Other parties in Tamil Nadu such as the VCK, MDMK, Pattali Makkal Kachchi (PMK) and Tamil National Movement (TNM) support the LTTE and its demand for a separate capitalist statelet of "Eelam" in the north and east of Sri Lanka. At a recent conference, VCK president Thol. Thirumavalavan declared that Tamils in Sri Lanka had no other alternative but to demand a separate nation because their attempts to reach a negotiated solution to end anti-Tamil discrimination had failed.

 

The collapse of the LTTE, however, flows from its bankrupt political perspective, and not simply military defeat. Its calls for a separate Tamil state reflected the interests of layers of the Tamil bourgeoisie, not workers and farmers, and were based on appealing to the major international powers for support.
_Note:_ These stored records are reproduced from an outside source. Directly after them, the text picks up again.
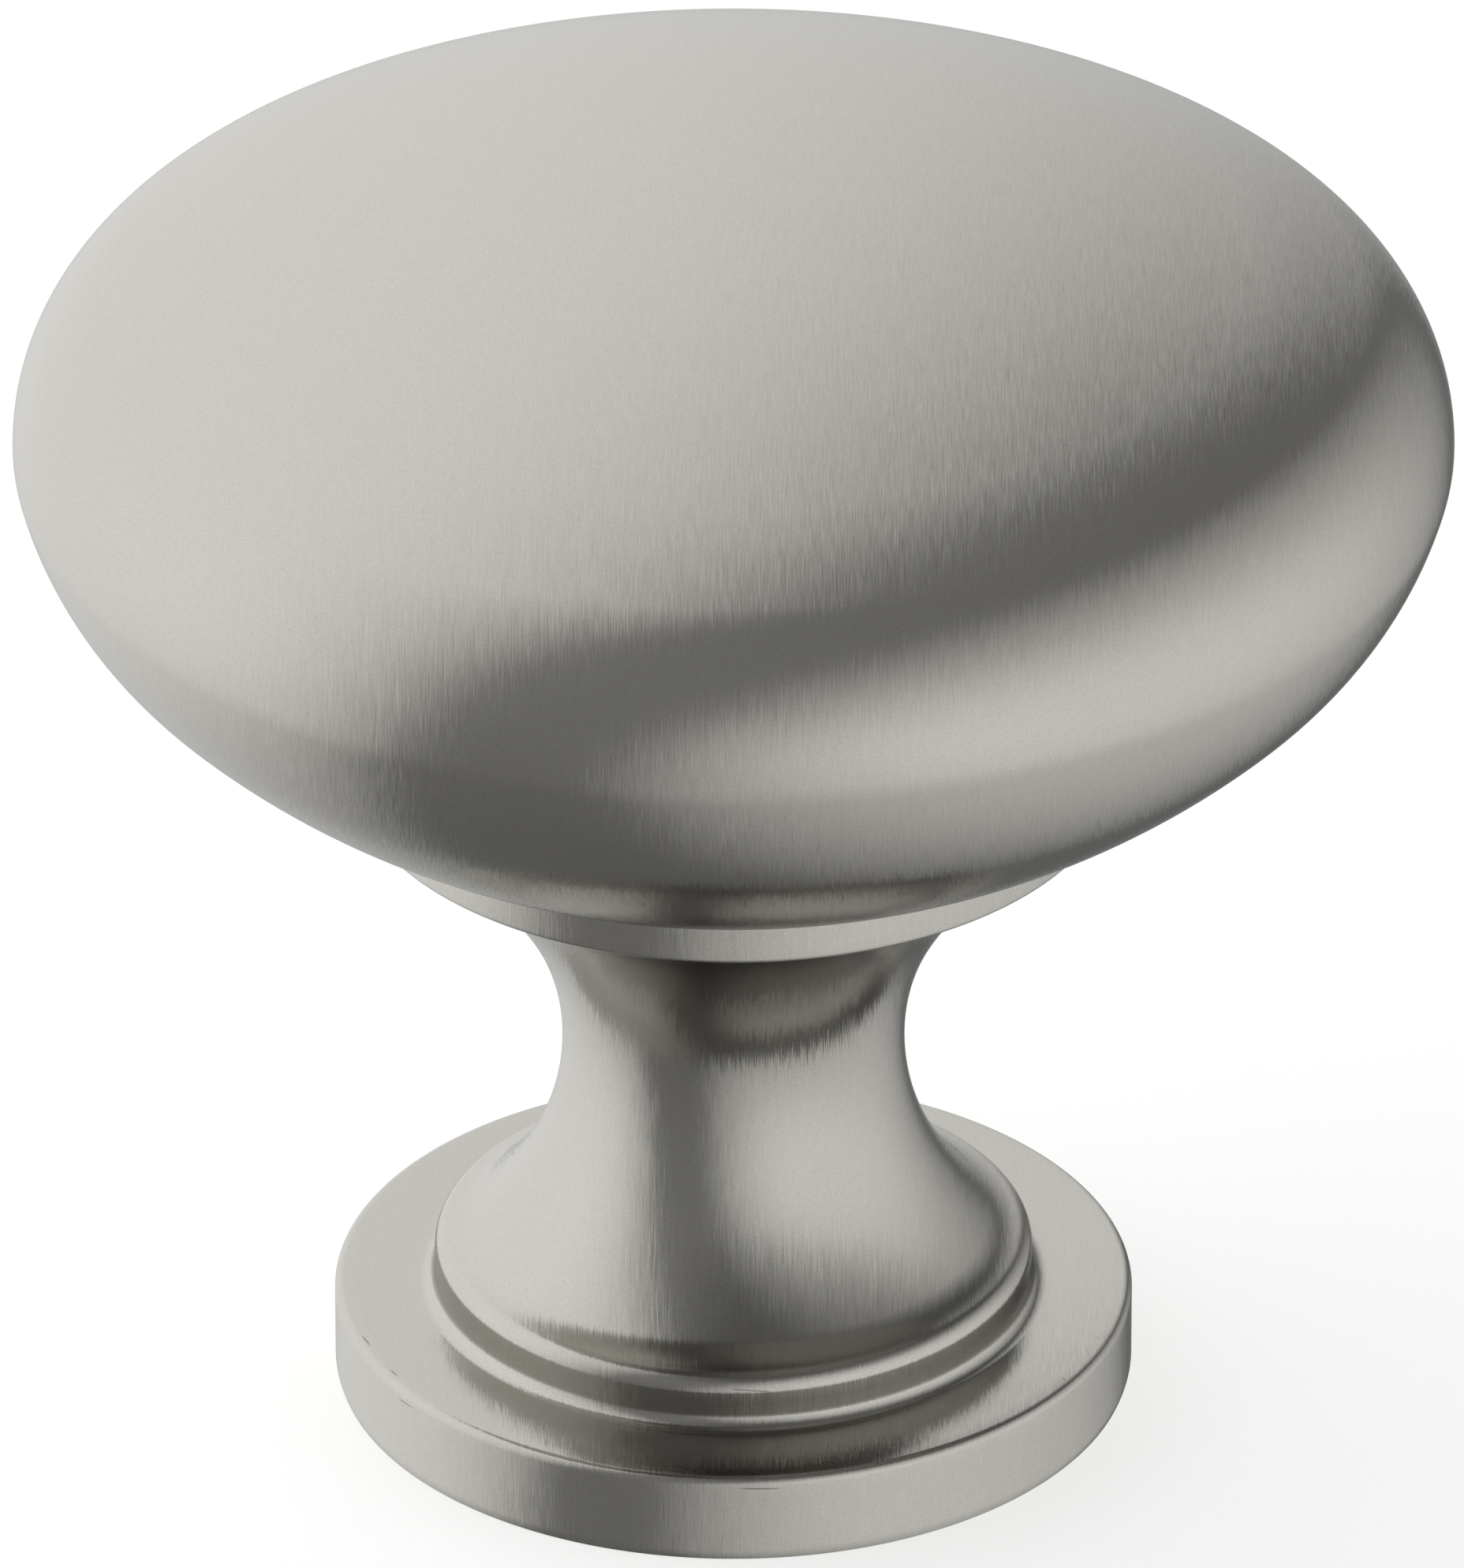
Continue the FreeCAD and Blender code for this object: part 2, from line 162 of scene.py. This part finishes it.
class Outline:
    """Section drawn beside the axis, one vertex and edge at a time, to be spun round it."""

    def __init__(self, mesh, x, z):
        self.mesh = mesh
        self.tip = mesh.verts.new((x, 0.0, z))

    def line(self, x, z, steps=1):
        """Draw a straight run to a point."""
        start = self.tip.co.copy()
        for step in range(1, steps + 1):
            self.tip = bmesh.ops.extrude_vert_indiv(self.mesh, verts=[self.tip])["verts"][0]
            self.tip.co = start.lerp(Vector((x, 0.0, z)), step / steps)

    def arc(self, x, z, centre, steps):
        """Draw the shorter arc about a centre, as far as the direction of a point."""
        first = math.atan2(self.tip.co.z - centre[1], self.tip.co.x - centre[0])
        last = math.atan2(z - centre[1], x - centre[0])
        turn = (last - first + math.pi) % (2 * math.pi) - math.pi
        made = bmesh.ops.spin(self.mesh, geom=[self.tip], cent=(centre[0], 0.0, centre[1]),
                              axis=(0.0, -1.0, 0.0), angle=turn, steps=steps)
        self.tip = made["geom_last"][0]


def through(start, normal, finish):
    """Return centre and radius of the arc that leaves a point square to a normal and ends at another."""
    run = (finish[0] - start[0], finish[1] - start[1])
    radius = (run[0] ** 2 + run[1] ** 2) / (2 * (normal[0] * run[0] + normal[1] * run[1]))
    return (start[0] + radius * normal[0], start[1] + radius * normal[1]), radius


def edge_round(wall, size, centre, radius, side):
    """Return the centre of the small round between an upright wall and an arc that curls away from it."""
    across = wall - size
    rise = math.sqrt((radius + size) ** 2 - (centre[0] - across) ** 2)
    return across, centre[1] + side * rise


def draw_base(outline):
    """Eased lower edge, upright wall, rounded upper edge and flat top of the base."""
    ease = (EASE_HEIGHT ** 2 + EASE_DEPTH ** 2) / (2 * EASE_DEPTH)
    outline.line(BASE_RADIUS - EASE_DEPTH, 0.0, steps=6)
    outline.arc(BASE_RADIUS, EASE_HEIGHT, (BASE_RADIUS - ease, EASE_HEIGHT), steps=6)
    outline.line(BASE_RADIUS, BASE_TOP - BASE_EDGE, steps=6)
    outline.arc(BASE_RADIUS - BASE_EDGE, BASE_TOP, (BASE_RADIUS - BASE_EDGE, BASE_TOP - BASE_EDGE), steps=10)
    outline.line(FOOT_RADIUS + COVE, BASE_TOP, steps=6)


def draw_stem(outline):
    """Coved foot, heel, flare, waist, neck and collar."""
    flare_centre, flare = through((WAIST_RADIUS, WAIST), (1, 0), (HEEL_RADIUS, HEEL_TOP))
    heel_normal = ((flare_centre[0] - HEEL_RADIUS) / flare, (flare_centre[1] - HEEL_TOP) / flare)
    heel_centre, heel = through((HEEL_RADIUS, HEEL_TOP), heel_normal, (FOOT_RADIUS, FOOT_TOP))
    foot_round = edge_round(FOOT_RADIUS, FOOT_EDGE, heel_centre, heel, -1)
    swing = math.asin((NECK_TOP - WAIST) / NECK)
    neck_centre = (WAIST_RADIUS + NECK, WAIST)
    neck_end = (neck_centre[0] - NECK * math.cos(swing), NECK_TOP)
    collar_corner = (COLLAR_RADIUS, COLLAR_BOTTOM)
    opening_centre, opening = through(neck_end, (math.cos(swing), -math.sin(swing)), collar_corner)
    collar_round = edge_round(COLLAR_RADIUS, COLLAR_EDGE, opening_centre, opening, 1)
    outline.arc(FOOT_RADIUS, BASE_TOP + COVE, (FOOT_RADIUS + COVE, BASE_TOP + COVE), steps=10)
    outline.line(FOOT_RADIUS, foot_round[1], steps=2)
    outline.arc(*heel_centre, foot_round, steps=12)
    outline.arc(HEEL_RADIUS, HEEL_TOP, heel_centre, steps=14)
    outline.arc(WAIST_RADIUS, WAIST, flare_centre, steps=44)
    outline.arc(*neck_end, neck_centre, steps=20)
    outline.arc(*collar_round, opening_centre, steps=32)
    outline.arc(COLLAR_RADIUS, collar_round[1], collar_round, steps=8)
    outline.line(COLLAR_RADIUS, COLLAR_TOP, steps=3)


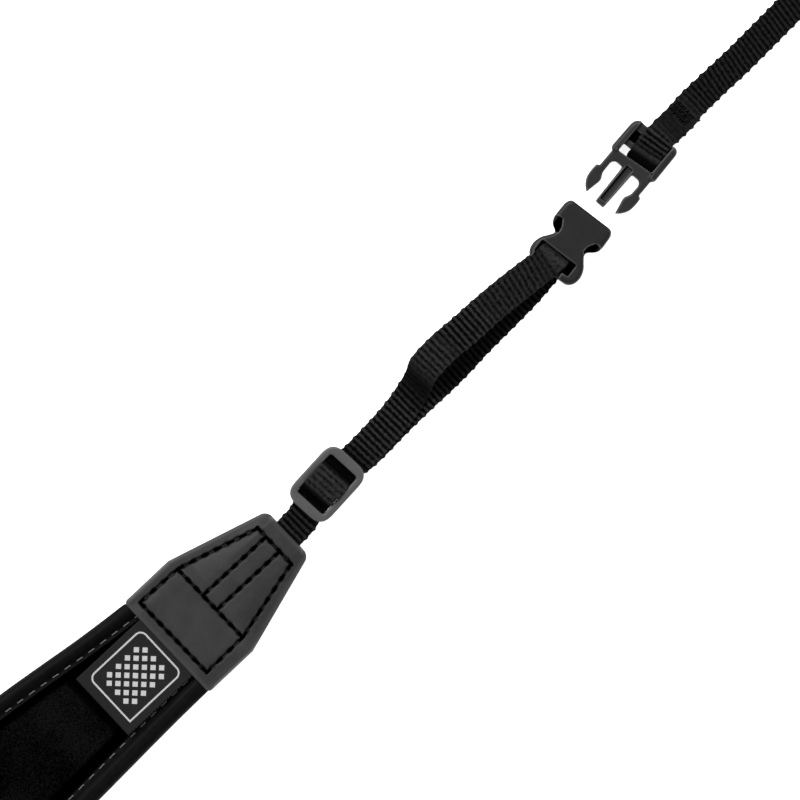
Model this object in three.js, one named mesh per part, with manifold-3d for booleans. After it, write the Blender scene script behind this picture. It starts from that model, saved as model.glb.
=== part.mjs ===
// Camera neck strap, lying flat: a contoured padded middle, and at each end a leatherette tab,
// a ribbed webbing loop with a slider, a side-release buckle standing open, and the webbing
// that goes on to the camera.
// Millimetres, +Z up. The origin is under the middle of the pad, and +X runs along the strap.
import * as THREE from 'three';
import Module from 'manifold-3d';
import { mergeVertices } from 'three/addons/utils/BufferGeometryUtils.js';

const wasm = await Module();
wasm.setup();

// ---------- driving dimensions ----------
const GAP = 0.3; // clearance kept between pieces that touch

const PAD = {
  halfLength: 200, // middle of the strap to the edge of a tab
  halfWidthMiddle: 31,
  hollow: 21, // how much nearer the hollow edge lies at the tabs than in the middle
  rise: 9, // how far the middle of the curved pad lies from the line of the straps
  thickness: 5.5,
  border: { 1: 6.9, [-1]: 8.1 }, // soft rim outside the row of stitches, on either side
  tuck: 19, // length sewn inside the tab
  tuckThickness: 2.3,
};
const PANEL = { thickness: 1.0, tuck: 6 };
const LABEL = { length: 37, width: 26.4, thickness: 0.6, outerEnd: -31.4, y: 0.7, turn: -2 };
const TAB = {
  length: 57.5,
  halfWidth: 21.35,
  straight: 20.8, // length of the parallel part over the pad
  tipHalfWidth: 10.5,
  cornerRadius: 2.4,
  nearCornerRadius: 1.7,
  skin: 1.3, // thickness of one leatherette layer
  lip: 0.9, // wall of the rolled edge
  start: -1.35,
  y: -0.35,
  turn: -1.7, // degrees
};
const WEBBING = { width: 11.2, thickness: 1.3 };
const CAMERA_WEBBING = { width: 10.5, thickness: 1.3 };
const SLIDER = {
  length: 24.6,
  width: 17.3,
  cornerRadius: 5.4,
  endBar: 3.6,
  rail: 2.5,
  bottom: 2.6,
  top: 5.6,
  endBarBottom: 3.4,
  middleBar: { width: 2.0, top: 4.0 },
  x: 77.6,
  y: 0.35,
  turn: 2.6,
};
const SOCKET = {
  height: 6.8,
  wall: 1.2,
  // Outline of one side, from the rear to the mouth. The sides differ behind the mouth.
  rear: [[-0.4, 5.2], [-0.4, 7.6], [0.6, 9.1], [2.4, 10.0], [5.2, 10.15], [7.2, 9.6], [11.2, 6.5]],
  near: [[12.8, 6.3], [14.7, 8.9], [16.2, 9.85], [22.8, 9.75], [24.0, 9.1], [24.3, 8.2]],
  far: [[12.3, 6.4], [13.4, 8.5], [15.0, 9.8], [22.8, 9.75], [24.0, 9.1], [24.3, 8.2]],
  mouth: 24.3,
  bar: { end: 2.2, bottom: 1.6, top: 3.9 },
  slot: { end: 7.4, y0: -6.2, y1: 8.7 },
  cavity: { start: 17, halfWidth: 8.4 },
  throat: { start: 8.3, halfWidth: 4.4 },
  window: { start: 8.9, end: 17 },
  x: 183.6,
  y: -1.7,
  turn: 7.5,
};
const PLUG = {
  railHeight: 5.2,
  halfWidth: 9.6,
  railInner: 6.9,
  cornerRadius: 2.2,
  shoulder: 16.3,
  length: 30.3,
  step: { end: 18.8, halfWidth: 7.4, top: 4.35 },
  crossbar: { start: 13.9, end: { 1: 17.3, [-1]: 18.1 } }, // its far side leans
  middleBar: { start: 20.8, end: 22.7 },
  farBar: { start: 26.7, end: 30.0 },
  barBottom: 1.6,
  barTop: 3.4,
  prongBottom: 0.8,
  prongTop: 4.4,
  // Outline of one sprung arm, from the crossbar round its arrow head and back.
  headShift: { 1: -0.5, [-1]: 0 }, // the head at +Y stands further out
  arm: [[9.75, 8.6], [9.6, 9.5], [6.8, 9.65], [4.6, 9.5], [2.8, 8.75], [1.2, 7.6], [-0.2, 6.15],
    [3.4, 5.4], [6.1, 5.0], [8.2, 6.15], [12.7, 6.25]],
  tongue: { tip: -1.1, tipHalfWidth: 1.8, halfWidth: 2.2 },
  channel: { start: 0.7, end: 15.3, halfWidth: 1.25, depth: 1.5 },
  x: 213.2,
  y: 2.3,
  turn: 5,
};

const radians = THREE.MathUtils.degToRad;
const { lerp, smoothstep } = THREE.MathUtils;

// ---------- materials ----------
const matte = (color, roughness) => new THREE.MeshStandardMaterial({ color, roughness, metalness: 0 });
const MATERIALS = {
  neoprene: matte('#141416', 0.55),
  suede: matte('#1c1c1e', 0.95),
  label: matte('#48494c', 0.85),
  leatherette: matte('#47474a', 0.6),
  webbing: matte('#1b1b1d', 0.8),
  slider: matte('#5e5f62', 0.45),
  socket: matte('#2b2b2e', 0.5),
  plug: matte('#434447', 0.45),
};

// ---------- solids ----------
// Volume enclosed by a triangle mesh: negative where its faces point inwards.
function signedVolume(positions, faces) {
  const [a, b, c] = [new THREE.Vector3(), new THREE.Vector3(), new THREE.Vector3()];
  let volume = 0;
  for (let i = 0; i < faces.length; i += 3) {
    a.fromArray(positions, faces[i] * 3);
    b.fromArray(positions, faces[i + 1] * 3);
    c.fromArray(positions, faces[i + 2] * 3);
    volume += a.dot(b.cross(c)) / 6;
  }
  return volume;
}

// Geometry from shared vertices and triangles, with its faces pointing outwards.
function solid(positions, faces) {
  const outward = Array.from(faces);
  if (signedVolume(positions, faces) < 0) outward.reverse();
  const geometry = new THREE.BufferGeometry();
  geometry.setAttribute('position', new THREE.Float32BufferAttribute(positions, 3));
  geometry.setIndex(outward);
  return geometry;
}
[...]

The LTTE has proven incapable of making any appeal to the working class as a whole in Sri Lanka and throughout the region. In fact, its denunciations of the Sinhalese people in general and vicious attacks on Sinhalese civilians have played directly into the hands of Sinhala supremacists in Colombo.

 

Workers, students and young people need to turn a new perspective. In the current provincial elections in Sri Lanka, the Socialist Equality Party is campaigning against all forms of communalism and nationalism and seeking to unite working people around a socialist program to fight for their common class interests. It is the only party that has consistently opposed the war and demanded the immediate withdrawal of Sri Lankan security forces from the North and East of the island. Its call for a Socialist Republic of Sri Lanka and Eelam, as part of the Union of Socialist Republics in South Asia, has broad significance for the working class throughout the region where communal, ethnic and caste politics have produced one disaster after another for over half a century.